(Task goal): Seek out every line containing the word "data", and copy each.
** START OF Entries **
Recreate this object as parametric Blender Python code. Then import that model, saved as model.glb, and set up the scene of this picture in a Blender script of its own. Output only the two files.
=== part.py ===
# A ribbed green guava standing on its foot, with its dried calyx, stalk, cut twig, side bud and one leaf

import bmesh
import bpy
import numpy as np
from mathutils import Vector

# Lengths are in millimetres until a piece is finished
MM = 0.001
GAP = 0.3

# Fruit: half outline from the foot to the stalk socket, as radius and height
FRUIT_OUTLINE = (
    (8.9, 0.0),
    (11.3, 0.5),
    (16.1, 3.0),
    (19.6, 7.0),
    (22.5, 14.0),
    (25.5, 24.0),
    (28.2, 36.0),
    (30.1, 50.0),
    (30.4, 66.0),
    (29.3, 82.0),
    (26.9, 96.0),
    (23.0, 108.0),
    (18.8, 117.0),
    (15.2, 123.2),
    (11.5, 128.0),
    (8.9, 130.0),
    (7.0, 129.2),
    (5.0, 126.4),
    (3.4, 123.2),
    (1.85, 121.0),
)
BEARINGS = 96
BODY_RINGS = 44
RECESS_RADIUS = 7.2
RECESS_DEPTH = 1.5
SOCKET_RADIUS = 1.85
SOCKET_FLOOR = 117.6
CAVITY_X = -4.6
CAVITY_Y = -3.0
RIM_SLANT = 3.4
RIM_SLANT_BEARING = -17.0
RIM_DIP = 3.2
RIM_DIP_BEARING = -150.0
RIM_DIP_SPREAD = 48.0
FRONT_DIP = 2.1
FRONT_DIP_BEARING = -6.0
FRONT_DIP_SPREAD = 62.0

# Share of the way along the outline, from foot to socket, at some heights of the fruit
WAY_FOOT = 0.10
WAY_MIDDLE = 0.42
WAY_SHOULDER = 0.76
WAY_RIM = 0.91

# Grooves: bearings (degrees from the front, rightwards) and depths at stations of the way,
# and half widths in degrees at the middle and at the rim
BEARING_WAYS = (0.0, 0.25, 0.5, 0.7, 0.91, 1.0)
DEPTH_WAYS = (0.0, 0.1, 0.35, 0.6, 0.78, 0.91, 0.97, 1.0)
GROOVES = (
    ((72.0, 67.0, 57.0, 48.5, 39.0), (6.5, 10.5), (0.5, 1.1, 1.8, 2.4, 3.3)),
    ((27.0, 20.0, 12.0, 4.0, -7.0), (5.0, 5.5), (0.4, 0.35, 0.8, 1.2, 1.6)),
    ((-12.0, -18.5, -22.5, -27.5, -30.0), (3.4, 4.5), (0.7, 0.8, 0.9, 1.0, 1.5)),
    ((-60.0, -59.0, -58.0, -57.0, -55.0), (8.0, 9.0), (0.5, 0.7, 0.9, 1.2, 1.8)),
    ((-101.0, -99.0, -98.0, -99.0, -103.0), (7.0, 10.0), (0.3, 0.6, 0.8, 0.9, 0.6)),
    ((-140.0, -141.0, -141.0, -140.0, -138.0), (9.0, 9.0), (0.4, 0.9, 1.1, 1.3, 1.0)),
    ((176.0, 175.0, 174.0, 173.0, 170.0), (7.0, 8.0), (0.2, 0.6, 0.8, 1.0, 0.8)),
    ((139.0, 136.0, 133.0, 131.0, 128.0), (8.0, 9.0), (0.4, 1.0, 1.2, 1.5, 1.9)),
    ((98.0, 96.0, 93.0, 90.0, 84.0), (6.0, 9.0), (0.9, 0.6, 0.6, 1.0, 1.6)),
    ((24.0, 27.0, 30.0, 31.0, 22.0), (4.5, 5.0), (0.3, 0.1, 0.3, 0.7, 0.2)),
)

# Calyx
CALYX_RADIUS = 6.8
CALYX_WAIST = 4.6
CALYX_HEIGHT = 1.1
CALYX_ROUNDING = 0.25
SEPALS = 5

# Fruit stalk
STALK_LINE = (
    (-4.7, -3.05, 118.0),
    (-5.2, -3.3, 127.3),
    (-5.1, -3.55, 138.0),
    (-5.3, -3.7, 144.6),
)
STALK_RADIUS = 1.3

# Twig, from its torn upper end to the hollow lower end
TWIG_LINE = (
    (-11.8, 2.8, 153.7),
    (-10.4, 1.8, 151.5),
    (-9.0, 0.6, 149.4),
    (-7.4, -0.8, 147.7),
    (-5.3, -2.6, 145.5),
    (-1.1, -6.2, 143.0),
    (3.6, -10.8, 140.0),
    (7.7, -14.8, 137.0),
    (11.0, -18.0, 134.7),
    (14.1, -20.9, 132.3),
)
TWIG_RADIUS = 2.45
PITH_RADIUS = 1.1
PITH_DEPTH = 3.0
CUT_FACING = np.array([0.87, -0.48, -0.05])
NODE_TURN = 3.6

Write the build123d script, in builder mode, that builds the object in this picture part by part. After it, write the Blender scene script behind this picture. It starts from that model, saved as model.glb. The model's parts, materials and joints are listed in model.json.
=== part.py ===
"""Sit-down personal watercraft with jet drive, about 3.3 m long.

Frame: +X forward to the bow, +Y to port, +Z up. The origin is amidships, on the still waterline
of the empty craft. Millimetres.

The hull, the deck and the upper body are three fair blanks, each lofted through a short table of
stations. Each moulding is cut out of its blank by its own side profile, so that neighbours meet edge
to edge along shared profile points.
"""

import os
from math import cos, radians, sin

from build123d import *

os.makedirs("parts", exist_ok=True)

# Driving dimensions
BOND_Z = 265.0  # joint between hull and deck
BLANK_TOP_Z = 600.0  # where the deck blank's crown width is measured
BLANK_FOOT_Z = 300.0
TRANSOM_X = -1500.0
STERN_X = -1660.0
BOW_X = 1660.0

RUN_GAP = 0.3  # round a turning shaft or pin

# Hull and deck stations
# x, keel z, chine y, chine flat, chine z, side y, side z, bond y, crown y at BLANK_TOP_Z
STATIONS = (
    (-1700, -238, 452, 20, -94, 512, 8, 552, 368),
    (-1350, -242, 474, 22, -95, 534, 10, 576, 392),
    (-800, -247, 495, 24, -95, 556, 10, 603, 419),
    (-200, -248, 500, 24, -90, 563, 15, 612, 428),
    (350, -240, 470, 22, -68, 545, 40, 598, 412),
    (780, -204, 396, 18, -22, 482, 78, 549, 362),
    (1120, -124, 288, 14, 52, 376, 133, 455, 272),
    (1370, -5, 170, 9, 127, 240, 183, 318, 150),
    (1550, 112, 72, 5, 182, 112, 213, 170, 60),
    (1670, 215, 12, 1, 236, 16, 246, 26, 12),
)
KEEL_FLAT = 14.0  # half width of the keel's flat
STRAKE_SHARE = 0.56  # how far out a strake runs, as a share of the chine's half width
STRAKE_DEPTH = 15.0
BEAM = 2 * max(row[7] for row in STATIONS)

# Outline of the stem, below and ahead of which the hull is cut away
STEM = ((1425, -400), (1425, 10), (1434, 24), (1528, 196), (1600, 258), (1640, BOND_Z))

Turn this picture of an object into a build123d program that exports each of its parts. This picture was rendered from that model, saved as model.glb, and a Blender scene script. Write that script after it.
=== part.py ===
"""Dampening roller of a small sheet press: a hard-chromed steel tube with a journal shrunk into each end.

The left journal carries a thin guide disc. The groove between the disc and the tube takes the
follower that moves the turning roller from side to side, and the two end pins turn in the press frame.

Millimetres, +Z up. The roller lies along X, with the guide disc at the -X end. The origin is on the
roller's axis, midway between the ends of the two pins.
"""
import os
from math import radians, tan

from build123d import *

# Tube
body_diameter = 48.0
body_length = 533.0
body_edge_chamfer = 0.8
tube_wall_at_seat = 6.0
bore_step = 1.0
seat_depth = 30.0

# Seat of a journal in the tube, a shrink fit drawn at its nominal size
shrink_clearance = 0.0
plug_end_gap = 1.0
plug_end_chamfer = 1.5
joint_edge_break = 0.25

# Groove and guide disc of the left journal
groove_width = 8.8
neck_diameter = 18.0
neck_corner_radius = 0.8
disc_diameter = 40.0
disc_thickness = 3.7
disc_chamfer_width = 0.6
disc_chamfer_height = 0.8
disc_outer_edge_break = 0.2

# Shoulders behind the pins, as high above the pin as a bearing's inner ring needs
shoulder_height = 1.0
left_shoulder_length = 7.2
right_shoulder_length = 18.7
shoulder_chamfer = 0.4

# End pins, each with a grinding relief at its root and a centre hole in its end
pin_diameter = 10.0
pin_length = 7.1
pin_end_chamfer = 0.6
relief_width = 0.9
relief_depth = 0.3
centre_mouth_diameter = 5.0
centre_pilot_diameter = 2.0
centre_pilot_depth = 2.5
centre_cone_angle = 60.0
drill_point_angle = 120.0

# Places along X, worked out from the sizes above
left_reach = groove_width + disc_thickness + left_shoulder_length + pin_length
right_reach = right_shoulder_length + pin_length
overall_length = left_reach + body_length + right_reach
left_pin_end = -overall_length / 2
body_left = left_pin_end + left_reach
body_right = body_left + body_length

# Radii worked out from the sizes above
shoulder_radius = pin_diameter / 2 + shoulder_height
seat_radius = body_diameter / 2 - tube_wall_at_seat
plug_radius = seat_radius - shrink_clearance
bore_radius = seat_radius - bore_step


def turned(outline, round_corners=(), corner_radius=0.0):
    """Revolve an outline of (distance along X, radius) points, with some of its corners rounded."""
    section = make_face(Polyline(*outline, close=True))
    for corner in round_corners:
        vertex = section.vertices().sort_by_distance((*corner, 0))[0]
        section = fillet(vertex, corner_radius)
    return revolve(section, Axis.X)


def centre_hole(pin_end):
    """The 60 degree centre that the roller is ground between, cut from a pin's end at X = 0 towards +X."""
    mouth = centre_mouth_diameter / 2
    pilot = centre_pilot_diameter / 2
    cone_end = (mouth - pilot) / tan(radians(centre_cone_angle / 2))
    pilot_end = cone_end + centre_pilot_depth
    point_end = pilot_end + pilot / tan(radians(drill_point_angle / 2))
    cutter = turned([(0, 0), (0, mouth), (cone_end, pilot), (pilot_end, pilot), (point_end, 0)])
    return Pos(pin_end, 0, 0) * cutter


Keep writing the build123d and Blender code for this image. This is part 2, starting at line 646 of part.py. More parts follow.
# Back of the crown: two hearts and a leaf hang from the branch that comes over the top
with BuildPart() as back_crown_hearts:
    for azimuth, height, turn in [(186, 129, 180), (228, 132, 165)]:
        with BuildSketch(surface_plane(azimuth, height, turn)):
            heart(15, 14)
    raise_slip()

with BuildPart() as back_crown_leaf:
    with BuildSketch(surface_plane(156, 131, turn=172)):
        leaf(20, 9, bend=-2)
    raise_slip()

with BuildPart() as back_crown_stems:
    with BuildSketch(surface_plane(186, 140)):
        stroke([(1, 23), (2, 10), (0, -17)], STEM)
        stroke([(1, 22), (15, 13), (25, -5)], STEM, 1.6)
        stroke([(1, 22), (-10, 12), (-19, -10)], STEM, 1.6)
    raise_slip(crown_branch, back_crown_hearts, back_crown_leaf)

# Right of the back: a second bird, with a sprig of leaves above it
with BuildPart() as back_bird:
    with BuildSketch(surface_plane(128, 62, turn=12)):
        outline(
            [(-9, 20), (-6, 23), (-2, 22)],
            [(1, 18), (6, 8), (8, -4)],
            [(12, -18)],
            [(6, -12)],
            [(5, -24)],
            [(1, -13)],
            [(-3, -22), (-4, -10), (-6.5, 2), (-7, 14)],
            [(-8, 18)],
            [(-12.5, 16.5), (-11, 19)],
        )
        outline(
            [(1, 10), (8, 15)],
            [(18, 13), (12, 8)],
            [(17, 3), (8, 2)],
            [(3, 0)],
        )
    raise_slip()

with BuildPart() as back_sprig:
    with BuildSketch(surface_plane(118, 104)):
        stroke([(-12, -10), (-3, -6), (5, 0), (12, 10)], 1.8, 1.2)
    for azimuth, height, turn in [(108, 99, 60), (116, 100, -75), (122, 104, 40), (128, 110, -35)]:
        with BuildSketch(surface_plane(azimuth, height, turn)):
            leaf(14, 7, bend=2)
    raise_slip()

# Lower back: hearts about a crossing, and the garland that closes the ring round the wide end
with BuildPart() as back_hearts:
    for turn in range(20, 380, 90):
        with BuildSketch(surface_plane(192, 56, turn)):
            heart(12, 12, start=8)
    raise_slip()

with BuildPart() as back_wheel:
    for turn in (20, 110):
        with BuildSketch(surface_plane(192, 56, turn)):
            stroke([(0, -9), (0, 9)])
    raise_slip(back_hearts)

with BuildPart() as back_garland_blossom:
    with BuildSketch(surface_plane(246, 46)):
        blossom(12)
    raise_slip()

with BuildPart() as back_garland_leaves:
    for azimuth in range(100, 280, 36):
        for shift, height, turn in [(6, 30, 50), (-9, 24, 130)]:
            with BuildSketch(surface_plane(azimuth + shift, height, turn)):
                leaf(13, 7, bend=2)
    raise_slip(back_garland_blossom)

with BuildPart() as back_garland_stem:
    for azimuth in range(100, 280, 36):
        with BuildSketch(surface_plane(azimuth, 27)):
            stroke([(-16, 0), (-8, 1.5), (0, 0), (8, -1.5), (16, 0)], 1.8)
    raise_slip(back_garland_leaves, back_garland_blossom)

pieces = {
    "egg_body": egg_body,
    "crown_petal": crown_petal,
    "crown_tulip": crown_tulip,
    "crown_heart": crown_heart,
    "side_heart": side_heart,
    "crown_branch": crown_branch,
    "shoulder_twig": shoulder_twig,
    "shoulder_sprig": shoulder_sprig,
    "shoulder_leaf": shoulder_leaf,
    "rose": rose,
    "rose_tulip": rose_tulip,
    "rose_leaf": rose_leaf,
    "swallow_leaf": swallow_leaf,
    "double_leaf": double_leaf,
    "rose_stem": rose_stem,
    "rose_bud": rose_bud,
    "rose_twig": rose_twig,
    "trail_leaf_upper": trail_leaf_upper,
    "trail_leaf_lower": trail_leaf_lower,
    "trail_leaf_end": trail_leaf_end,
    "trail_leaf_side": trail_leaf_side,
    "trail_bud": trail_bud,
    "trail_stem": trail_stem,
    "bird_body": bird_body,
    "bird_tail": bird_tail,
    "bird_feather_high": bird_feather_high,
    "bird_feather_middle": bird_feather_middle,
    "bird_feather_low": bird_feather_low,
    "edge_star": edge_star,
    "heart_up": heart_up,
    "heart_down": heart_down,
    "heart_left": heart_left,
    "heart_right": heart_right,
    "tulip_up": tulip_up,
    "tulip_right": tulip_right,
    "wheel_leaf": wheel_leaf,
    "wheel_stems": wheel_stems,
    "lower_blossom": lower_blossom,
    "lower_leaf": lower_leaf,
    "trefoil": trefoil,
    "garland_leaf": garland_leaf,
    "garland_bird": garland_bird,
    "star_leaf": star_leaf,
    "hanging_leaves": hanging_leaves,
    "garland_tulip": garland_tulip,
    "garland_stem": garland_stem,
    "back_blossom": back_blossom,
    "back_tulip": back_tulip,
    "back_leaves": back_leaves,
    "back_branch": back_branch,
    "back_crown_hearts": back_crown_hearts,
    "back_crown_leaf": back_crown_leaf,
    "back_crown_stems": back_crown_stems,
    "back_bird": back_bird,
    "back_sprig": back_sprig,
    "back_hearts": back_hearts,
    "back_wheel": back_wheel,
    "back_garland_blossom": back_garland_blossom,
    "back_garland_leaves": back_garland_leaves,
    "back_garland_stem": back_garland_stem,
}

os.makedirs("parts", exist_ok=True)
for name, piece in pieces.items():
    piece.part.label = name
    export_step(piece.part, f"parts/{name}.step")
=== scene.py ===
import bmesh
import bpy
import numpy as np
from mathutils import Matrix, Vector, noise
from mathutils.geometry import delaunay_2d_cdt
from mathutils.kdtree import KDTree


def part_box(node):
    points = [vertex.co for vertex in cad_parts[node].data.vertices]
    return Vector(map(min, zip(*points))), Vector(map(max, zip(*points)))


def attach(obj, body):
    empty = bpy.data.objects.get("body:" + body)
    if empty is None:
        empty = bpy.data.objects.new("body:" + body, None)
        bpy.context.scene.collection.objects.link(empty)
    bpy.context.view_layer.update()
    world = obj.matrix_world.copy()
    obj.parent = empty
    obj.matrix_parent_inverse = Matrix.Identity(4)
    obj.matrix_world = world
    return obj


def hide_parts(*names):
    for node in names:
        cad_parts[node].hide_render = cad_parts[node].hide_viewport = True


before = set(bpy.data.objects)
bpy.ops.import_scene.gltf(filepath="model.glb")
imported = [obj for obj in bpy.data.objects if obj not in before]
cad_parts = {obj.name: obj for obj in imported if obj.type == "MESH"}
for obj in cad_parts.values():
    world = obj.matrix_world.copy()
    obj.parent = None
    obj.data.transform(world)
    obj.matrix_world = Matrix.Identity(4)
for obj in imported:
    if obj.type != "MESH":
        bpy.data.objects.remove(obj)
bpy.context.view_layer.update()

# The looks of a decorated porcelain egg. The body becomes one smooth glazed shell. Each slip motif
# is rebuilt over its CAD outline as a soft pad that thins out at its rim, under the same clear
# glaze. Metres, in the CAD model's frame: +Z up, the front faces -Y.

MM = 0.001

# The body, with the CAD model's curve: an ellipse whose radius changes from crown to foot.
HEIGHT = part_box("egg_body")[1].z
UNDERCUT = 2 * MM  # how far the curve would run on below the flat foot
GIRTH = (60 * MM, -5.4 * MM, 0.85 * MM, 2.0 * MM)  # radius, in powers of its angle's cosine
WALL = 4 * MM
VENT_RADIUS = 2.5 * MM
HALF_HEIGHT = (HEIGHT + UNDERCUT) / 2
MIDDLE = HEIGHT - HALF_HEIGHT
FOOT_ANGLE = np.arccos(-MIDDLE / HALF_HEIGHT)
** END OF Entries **
(Right answer):
    points = [vertex.co for vertex in cad_parts[node].data.vertices]
    empty = bpy.data.objects.get("body:" + body)
        empty = bpy.data.objects.new("body:" + body, None)
before = set(bpy.data.objects)
imported = [obj for obj in bpy.data.objects if obj not in before]
    obj.data.transform(world)
        bpy.data.objects.remove(obj)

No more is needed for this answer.